▶ [Work to be completed]: In the listing that follows, locate the line containing "make_sole(paint, shoe)" and the line containing "cad_parts[node].hide_render = cad_parts[node].hide_viewport". Retype exactly those two lines and every line between them, and nothing more.
***
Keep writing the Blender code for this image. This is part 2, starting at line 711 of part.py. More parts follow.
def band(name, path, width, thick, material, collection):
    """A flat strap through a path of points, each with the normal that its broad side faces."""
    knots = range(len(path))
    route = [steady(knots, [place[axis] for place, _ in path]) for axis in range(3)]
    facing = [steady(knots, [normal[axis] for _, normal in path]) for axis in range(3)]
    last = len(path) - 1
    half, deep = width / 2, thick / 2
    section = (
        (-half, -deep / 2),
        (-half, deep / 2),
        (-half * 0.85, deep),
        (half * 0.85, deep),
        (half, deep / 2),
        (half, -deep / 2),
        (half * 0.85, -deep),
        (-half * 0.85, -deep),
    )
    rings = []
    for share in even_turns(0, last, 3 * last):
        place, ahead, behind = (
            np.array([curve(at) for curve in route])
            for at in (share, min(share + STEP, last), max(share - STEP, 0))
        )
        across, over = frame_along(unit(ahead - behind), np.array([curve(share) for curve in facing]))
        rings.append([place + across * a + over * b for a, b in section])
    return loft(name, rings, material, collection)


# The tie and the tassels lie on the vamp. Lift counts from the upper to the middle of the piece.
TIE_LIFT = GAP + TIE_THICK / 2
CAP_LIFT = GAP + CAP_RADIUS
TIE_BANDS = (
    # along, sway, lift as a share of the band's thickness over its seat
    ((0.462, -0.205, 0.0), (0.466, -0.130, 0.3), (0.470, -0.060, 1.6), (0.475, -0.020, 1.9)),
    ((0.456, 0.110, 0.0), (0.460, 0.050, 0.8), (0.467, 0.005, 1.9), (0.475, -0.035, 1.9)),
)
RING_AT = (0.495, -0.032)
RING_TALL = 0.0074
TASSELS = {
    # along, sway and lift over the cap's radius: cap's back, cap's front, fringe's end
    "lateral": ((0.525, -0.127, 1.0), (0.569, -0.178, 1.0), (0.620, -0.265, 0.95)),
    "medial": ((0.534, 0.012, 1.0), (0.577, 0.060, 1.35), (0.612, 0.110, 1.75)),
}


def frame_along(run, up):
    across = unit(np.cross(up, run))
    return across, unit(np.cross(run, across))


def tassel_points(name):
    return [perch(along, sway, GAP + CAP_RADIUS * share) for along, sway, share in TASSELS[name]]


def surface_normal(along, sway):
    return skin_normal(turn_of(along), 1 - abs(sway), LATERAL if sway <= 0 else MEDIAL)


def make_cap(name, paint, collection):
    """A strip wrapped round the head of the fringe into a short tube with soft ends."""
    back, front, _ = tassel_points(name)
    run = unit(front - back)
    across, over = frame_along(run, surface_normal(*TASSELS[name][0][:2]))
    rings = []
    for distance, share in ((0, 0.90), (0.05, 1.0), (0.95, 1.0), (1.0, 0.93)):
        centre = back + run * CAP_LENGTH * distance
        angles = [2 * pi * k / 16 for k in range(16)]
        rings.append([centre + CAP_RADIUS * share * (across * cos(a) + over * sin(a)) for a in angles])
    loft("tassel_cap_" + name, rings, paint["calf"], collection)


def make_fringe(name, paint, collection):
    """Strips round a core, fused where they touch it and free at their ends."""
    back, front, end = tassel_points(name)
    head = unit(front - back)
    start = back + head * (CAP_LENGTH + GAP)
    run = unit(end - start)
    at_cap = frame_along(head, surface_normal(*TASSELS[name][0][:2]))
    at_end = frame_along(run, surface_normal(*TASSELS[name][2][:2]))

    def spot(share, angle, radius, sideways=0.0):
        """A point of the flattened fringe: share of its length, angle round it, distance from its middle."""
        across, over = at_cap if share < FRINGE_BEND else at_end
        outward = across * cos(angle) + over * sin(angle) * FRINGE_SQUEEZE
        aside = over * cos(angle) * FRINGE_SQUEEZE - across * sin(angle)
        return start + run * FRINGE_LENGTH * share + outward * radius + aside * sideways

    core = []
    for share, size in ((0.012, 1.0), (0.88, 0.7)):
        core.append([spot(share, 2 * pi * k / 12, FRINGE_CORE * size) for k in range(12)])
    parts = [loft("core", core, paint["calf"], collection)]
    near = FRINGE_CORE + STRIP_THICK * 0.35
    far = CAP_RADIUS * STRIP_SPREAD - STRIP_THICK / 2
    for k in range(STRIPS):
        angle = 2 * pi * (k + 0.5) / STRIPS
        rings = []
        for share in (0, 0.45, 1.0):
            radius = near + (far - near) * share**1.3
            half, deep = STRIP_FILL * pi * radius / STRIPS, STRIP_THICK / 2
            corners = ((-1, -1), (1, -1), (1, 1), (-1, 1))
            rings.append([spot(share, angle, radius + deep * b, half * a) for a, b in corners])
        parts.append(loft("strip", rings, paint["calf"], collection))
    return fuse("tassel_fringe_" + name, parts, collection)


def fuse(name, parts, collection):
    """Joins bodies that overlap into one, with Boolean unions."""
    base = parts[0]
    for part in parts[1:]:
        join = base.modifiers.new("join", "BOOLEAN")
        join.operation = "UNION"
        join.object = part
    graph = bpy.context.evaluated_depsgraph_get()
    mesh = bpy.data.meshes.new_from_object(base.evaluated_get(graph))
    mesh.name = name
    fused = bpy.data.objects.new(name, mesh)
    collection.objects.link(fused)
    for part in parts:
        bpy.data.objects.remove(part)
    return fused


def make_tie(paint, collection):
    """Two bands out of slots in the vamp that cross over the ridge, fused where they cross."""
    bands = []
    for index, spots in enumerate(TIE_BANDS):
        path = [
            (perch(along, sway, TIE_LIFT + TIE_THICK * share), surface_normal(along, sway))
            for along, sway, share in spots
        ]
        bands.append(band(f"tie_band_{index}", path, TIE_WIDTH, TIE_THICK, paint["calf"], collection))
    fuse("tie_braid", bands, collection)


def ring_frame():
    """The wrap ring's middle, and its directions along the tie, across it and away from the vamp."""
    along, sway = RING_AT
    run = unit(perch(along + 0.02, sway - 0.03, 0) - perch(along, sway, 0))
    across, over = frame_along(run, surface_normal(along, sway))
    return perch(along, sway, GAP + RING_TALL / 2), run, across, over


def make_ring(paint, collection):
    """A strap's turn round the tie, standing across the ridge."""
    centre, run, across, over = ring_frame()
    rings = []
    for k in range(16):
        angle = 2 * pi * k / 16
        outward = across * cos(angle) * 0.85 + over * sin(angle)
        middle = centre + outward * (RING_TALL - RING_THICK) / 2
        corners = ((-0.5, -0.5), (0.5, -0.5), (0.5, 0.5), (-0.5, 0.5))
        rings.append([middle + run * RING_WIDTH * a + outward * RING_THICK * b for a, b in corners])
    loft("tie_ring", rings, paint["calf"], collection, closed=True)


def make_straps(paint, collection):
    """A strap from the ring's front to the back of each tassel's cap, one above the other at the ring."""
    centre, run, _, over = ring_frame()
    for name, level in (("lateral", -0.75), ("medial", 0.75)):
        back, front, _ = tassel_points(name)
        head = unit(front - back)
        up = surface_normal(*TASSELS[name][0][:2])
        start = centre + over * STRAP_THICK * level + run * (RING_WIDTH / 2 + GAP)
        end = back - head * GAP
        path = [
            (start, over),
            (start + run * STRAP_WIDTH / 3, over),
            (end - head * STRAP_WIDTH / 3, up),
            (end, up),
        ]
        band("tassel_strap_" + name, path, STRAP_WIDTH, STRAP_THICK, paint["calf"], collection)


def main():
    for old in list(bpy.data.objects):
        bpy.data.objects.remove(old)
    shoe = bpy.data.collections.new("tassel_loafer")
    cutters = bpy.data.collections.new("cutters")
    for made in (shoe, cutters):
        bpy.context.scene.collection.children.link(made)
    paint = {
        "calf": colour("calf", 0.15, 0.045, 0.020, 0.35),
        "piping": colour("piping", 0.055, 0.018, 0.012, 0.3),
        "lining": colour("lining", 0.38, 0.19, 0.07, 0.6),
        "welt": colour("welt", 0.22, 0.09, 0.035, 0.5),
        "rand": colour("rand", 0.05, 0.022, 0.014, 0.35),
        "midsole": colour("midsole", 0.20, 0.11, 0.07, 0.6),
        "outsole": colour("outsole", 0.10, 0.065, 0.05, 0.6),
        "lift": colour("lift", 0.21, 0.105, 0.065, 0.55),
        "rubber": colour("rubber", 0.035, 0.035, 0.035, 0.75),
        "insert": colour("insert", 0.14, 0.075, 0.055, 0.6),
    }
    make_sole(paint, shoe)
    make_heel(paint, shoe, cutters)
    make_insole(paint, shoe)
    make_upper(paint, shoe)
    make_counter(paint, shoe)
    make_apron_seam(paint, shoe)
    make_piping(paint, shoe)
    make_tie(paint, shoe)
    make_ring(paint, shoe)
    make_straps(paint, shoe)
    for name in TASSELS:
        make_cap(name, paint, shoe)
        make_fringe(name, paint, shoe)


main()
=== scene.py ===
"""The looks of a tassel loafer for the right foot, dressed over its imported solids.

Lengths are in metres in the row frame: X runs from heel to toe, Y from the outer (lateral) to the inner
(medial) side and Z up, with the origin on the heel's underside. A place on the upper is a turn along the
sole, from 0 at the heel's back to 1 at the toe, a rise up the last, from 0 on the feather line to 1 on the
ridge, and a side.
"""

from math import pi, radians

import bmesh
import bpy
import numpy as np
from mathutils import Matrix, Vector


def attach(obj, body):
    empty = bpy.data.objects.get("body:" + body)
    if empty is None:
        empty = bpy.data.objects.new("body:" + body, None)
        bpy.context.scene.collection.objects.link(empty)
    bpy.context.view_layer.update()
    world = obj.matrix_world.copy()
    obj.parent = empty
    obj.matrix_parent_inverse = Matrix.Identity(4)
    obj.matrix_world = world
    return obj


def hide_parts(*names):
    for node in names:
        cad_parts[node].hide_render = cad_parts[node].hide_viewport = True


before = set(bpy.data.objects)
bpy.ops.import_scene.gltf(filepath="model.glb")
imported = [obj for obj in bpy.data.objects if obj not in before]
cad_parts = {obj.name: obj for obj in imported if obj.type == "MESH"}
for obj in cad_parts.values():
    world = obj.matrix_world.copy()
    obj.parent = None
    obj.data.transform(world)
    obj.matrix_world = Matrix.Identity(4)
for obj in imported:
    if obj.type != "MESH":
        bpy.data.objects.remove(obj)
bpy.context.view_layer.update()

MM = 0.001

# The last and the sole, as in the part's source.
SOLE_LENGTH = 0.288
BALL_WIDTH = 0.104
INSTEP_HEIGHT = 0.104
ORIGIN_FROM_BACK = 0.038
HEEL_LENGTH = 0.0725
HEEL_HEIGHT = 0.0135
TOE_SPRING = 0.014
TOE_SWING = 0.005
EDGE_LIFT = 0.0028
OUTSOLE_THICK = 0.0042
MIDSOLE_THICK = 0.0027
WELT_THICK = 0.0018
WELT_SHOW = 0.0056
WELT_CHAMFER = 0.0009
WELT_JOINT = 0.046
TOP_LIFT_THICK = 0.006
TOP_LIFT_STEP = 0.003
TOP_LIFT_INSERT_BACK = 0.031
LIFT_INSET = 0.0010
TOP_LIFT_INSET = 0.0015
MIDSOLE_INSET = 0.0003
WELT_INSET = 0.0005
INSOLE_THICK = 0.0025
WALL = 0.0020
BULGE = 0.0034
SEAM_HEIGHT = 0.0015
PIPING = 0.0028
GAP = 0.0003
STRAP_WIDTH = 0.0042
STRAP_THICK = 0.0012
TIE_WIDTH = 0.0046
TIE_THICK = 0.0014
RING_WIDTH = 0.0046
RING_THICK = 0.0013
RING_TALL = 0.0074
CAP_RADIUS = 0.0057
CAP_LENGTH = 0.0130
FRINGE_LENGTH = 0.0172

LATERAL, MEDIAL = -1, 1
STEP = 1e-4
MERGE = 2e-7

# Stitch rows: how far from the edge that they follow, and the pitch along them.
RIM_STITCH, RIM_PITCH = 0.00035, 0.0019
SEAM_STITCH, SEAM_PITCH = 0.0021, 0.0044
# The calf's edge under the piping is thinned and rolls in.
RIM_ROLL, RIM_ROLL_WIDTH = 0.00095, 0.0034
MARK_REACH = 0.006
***
▶ [Solution to the problem]:
    make_sole(paint, shoe)
    make_heel(paint, shoe, cutters)
    make_insole(paint, shoe)
    make_upper(paint, shoe)
    make_counter(paint, shoe)
    make_apron_seam(paint, shoe)
    make_piping(paint, shoe)
    make_tie(paint, shoe)
    make_ring(paint, shoe)
    make_straps(paint, shoe)
    for name in TASSELS:
        make_cap(name, paint, shoe)
        make_fringe(name, paint, shoe)


main()
=== scene.py ===
"""The looks of a tassel loafer for the right foot, dressed over its imported solids.

Lengths are in metres in the row frame: X runs from heel to toe, Y from the outer (lateral) to the inner
(medial) side and Z up, with the origin on the heel's underside. A place on the upper is a turn along the
sole, from 0 at the heel's back to 1 at the toe, a rise up the last, from 0 on the feather line to 1 on the
ridge, and a side.
"""

from math import pi, radians

import bmesh
import bpy
import numpy as np
from mathutils import Matrix, Vector


def attach(obj, body):
    empty = bpy.data.objects.get("body:" + body)
    if empty is None:
        empty = bpy.data.objects.new("body:" + body, None)
        bpy.context.scene.collection.objects.link(empty)
    bpy.context.view_layer.update()
    world = obj.matrix_world.copy()
    obj.parent = empty
    obj.matrix_parent_inverse = Matrix.Identity(4)
    obj.matrix_world = world
    return obj


def hide_parts(*names):
    for node in names:
        cad_parts[node].hide_render = cad_parts[node].hide_viewport = True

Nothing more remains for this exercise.